Rosh Hashanah Community

Dena Schusterman on Forgiveness

Dena Schusterman is the director of Chabad Intown Jewish Preschool

Adults who are in the know, parents who have composure, folks who seem to have a handle on their relationship with their children and friends, have a certain strength that can be described in one word, “Q-TIP.” It has nothing to do with a white cotton swab, but we are repeating this word under our breath and in our minds, hundreds of times a week because it is a mnemonic device for our sanity, in a word:

Q-TIP is a simple reminder to Quit Taking It Personally. Our CD-Rom would have us believe that other people’s actions are a statement about our self-worth.  When we Q-TIP we free ourselves to shift our attention, calm down, and see the situation differently.
—Conscious Discipline

These four words are magic in the relationship with children and, I would say, relationships with everyone. Rarely do I have time, enough information or the brain space to understand the motivation of people’s actions (nor do I need to), so the most helpful thing to do is to depersonalize: this is not about me.  That person was rude, ignored my texts, talked back, didn’t invite me, etc., because they are going through something in their life. Not about me.

When you take things personally, it becomes about your ego and your hurt, but when you think about the other person and recognize that they have a complicated life and might be going through something, you feel empathy. Not everyone will act on their empathy to actually inquire or help, but surely empathy will stop any escalation in the fight or insult.

Example: When your child is rude, instead of thinking about how much you have done for this child and how unacceptable their tone of voice is, think about how tired, hungry or worried your child must be to talk to you this way. Give the benefit of the doubt; your response will be much different. Instead of “Don’t talk to me that way,” or, “Do I deserve to be spoken to this way?” (young and adult children alike – and we all know where this conversation ends), you could offer a hug, or say “is everything ok?” This not taking it personally changes your interactions and deepens the relationship.

Think about how much more peaceful our world would be if everyone would Q-TIP.

The Q-tip theory comes from the scientific brain research of Dr. Becky Bailey.  Torah takes these concepts even deeper.

The High Holy Days is the time that we ask G-d to grant us life, prosperity and happiness. To begin with a fresh start, we ask G-d to forgive us for our misdeeds and, as Jewish custom goes, we ask our friends for forgiveness for our interpersonal misdeeds. G-d cannot forgive something that was not directed toward Him so we need to make amends with the person we wronged.

When we are practicing Q-tip, we should have less to forgive and less to ask forgiveness for. People are more chill, less uptight. And so too will G-d be. G-d’s behavior toward us mirrors our interpersonal relationships. If we are more forgiving, so is He.

When you acknowledge that everything is part of G-d’s master plan, you are also more forgiving. This does not absolve a person who wronged you from personal accountability or responsibility, but it separates the issues: The person who is emotional and taking their upset out on others has self-work to do, for sure. But that’s not your business.

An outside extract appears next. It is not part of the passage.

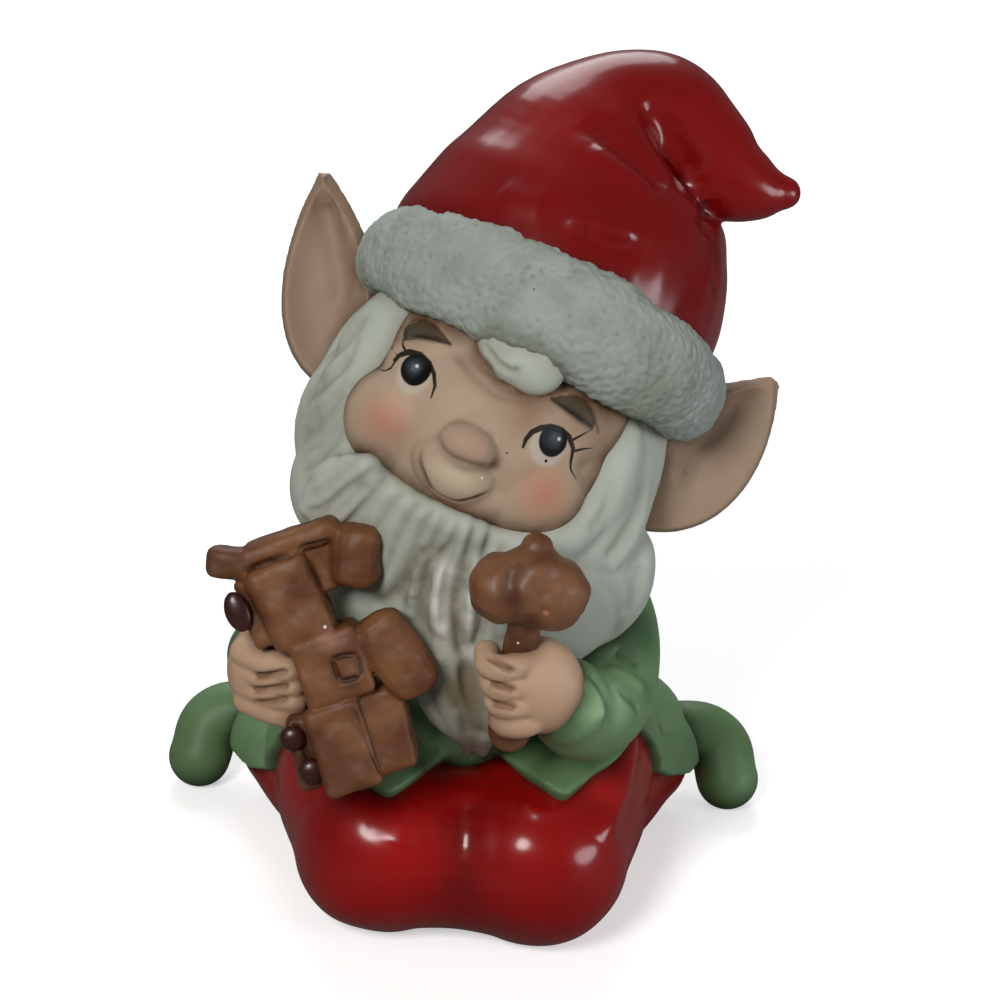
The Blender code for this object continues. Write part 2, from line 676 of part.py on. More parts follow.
# The hole in the base through which the slip was poured out
def vent_cutter():
    bpy.ops.mesh.primitive_cylinder_add(vertices=32, radius=VENT_RADIUS, depth=2 * VENT_DEPTH,
                                        location=(0, VENT_BACK, 0))
    return bpy.context.object


def paint(name, colour, roughness):
    material = bpy.data.materials.new(name)
    material.use_nodes = True
    shader = material.node_tree.nodes["Principled BSDF"]
    shader.inputs["Base Color"].default_value = (*colour, 1)
    shader.inputs["Roughness"].default_value = roughness
    shader.inputs["Metallic"].default_value = 0
    material.diffuse_color = (*colour, 1)
    return material


# Every face takes the paint of the form that it lies nearest to
def paint_zones(body, zones):
    skins = [skin_of(forms) for forms in zones.values()]
    for name in zones:
        body.data.materials.append(paint(name, *PAINTS[name]))
    for face_of_body in body.data.polygons:
        distances = [skin.find_nearest(face_of_body.center)[3] for skin in skins]
        face_of_body.material_index = distances.index(min(distances))


def build():
    for thing in list(bpy.data.objects):
        bpy.data.objects.remove(thing)
    figure = bpy.data.collections.new("elf_figurine")
    cutters = bpy.data.collections.new("cutters")
    for shelf in (figure, cutters):
        bpy.context.scene.collection.children.link(shelf)
    legs = trousers()
    torso = chest()
    crown = skull()
    whiskers = beard_body()
    zones = {
        "trousers": legs,
        "boots": boots(),
        "jacket": torso + [skirt(legs + torso)] + sleeves(),
        "skin": face() + [ear(-1), ear(1)] + hands(),
        "hair": crown + whiskers + beard(crown + whiskers) + hair(crown),
        "trim": [trim()],
        "hat": hat(),
        "wood": mallet() + toy(),
    }
    forms = [form for zone in zones.values() for form in zone]
    body = fuse("elf_figurine", forms)
    paint_zones(body, zones)
    for form in forms:
        bpy.data.objects.remove(form)
    bpy.context.scene.collection.objects.unlink(body)
    figure.objects.link(body)
    carve(body, floor_cutter(), "floor_cut", cutters)
    carve(body, vent_cutter(), "vent_cut", cutters)
    body.data.shade_smooth()


build()
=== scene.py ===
# The looks of the kneeling porcelain elf: each painted part of the casting as one closed piece.
import math

import bmesh
import bpy
import numpy as np
from mathutils import Matrix, Vector, noise
from mathutils.bvhtree import BVHTree


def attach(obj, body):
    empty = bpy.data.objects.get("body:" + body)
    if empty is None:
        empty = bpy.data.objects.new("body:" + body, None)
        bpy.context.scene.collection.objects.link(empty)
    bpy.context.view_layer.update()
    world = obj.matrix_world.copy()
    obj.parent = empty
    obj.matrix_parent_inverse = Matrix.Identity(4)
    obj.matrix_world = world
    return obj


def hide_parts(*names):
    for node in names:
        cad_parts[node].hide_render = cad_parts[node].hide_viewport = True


mm = 0.001
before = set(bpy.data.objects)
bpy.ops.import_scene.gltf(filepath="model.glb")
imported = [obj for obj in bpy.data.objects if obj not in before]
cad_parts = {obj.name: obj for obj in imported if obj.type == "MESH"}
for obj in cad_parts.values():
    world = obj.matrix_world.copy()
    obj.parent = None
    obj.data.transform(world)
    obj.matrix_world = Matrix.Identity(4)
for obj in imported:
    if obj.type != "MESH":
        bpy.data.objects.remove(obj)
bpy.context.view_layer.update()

# The head leans back and tilts to the elf's left
head = {"centre": (-1.4, -6.0, 66.0), "leanBack": 25.0, "tilt": 25.5}
headFrame = (
    Matrix.Translation(Vector(head["centre"]) * mm)
    @ Matrix.Rotation(math.radians(-head["leanBack"]), 4, "X")
    @ Matrix.Rotation(math.radians(head["tilt"]), 4, "Y")
)
toyFrame = (
    Matrix.Translation(Vector((-17.2, -29.0, 44.0)) * mm)
    @ Matrix.Rotation(math.radians(-20), 4, "X")
    @ Matrix.Rotation(math.radians(-22), 4, "Y")
)
worldFrame = Matrix()

# The front view that the brush lines are given in: 1000 units across, x to the right and y down
sight = {"target": (-1.2, -3.0, 52.0), "distance": 400.0, "elevation": 27.0, "roll": 2.5,
         "units": 1000, "unitsPerSlope": 2980.0, "targetAt": (466.0, 520.0)}


def sightAxes():
    rise = math.radians(sight["elevation"])
    roll = math.radians(sight["roll"])
    right = Vector((1, 0, 0))
    up = Vector((0, math.sin(rise), math.cos(rise)))
    back = Vector((0, -math.cos(rise), math.sin(rise)))
    return right * math.cos(roll) + up * math.sin(roll), up * math.cos(roll) - right * math.sin(roll), back


sightRight, sightUp, sightBack = sightAxes()
sightEye = (Vector(sight["target"]) + sightBack * sight["distance"]) * mm


def sightRay(x, y):
    across = (x - sight["targetAt"][0]) / sight["unitsPerSlope"]
    down = (y - sight["targetAt"][1]) / sight["unitsPerSlope"]
    return (sightRight * across - sightUp * down - sightBack).normalized()


# A screen colour of 0 to 255 as the linear colour of a shader
def linear(colour):
    shares = [value / 255 for value in colour]
    return (*[share / 12.92 if share <= 0.04045 else ((share + 0.055) / 1.055) ** 2.4 for share in shares], 1)


# Clay forms: they are melted into one closed piece for each painted part
def formObject(mesh):
    form = bpy.data.objects.new("form", mesh)
    bpy.context.scene.collection.objects.link(form)
    return form


def ball(centre, radii, inFrame=worldFrame, turn=(0, 0, 0)):
    mesh = bpy.data.meshes.new("ball")
    clay = bmesh.new()
    bmesh.ops.create_uvsphere(clay, u_segments=72, v_segments=48, radius=1)
    clay.to_mesh(mesh)
    clay.free()
    spin = Matrix()
    for axis, degrees in zip("XYZ", turn):
        spin = Matrix.Rotation(math.radians(degrees), 4, axis) @ spin
    size = Matrix.Diagonal((*[radius * mm for radius in radii], 1))
    mesh.transform(inFrame @ Matrix.Translation(Vector(centre) * mm) @ spin @ size)
    return formObject(mesh)


# Each shape is (centre, radii) or (centre, radii, turn)
def balls(inFrame, *shapes):
    return [ball(shape[0], shape[1], inFrame, *shape[2:]) for shape in shapes]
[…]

So, when I am not taking things personally, I have ironically freed my mind to think about myself. What nugget of truth about my own self-growth can I extract from this unpleasant interaction?

I remove the person who is insulting me from the equation, and I wish them well. Then I think about why I have been exposed to this negativity. What did I gain?

Consider yourself schooled in the Jewish way of faith and forgiveness and consider whether you are ready to practice it in your own life. This is my High Holiday message for my beloved Atlanta community. I hope we can all begin to Q-TIP And Forgive.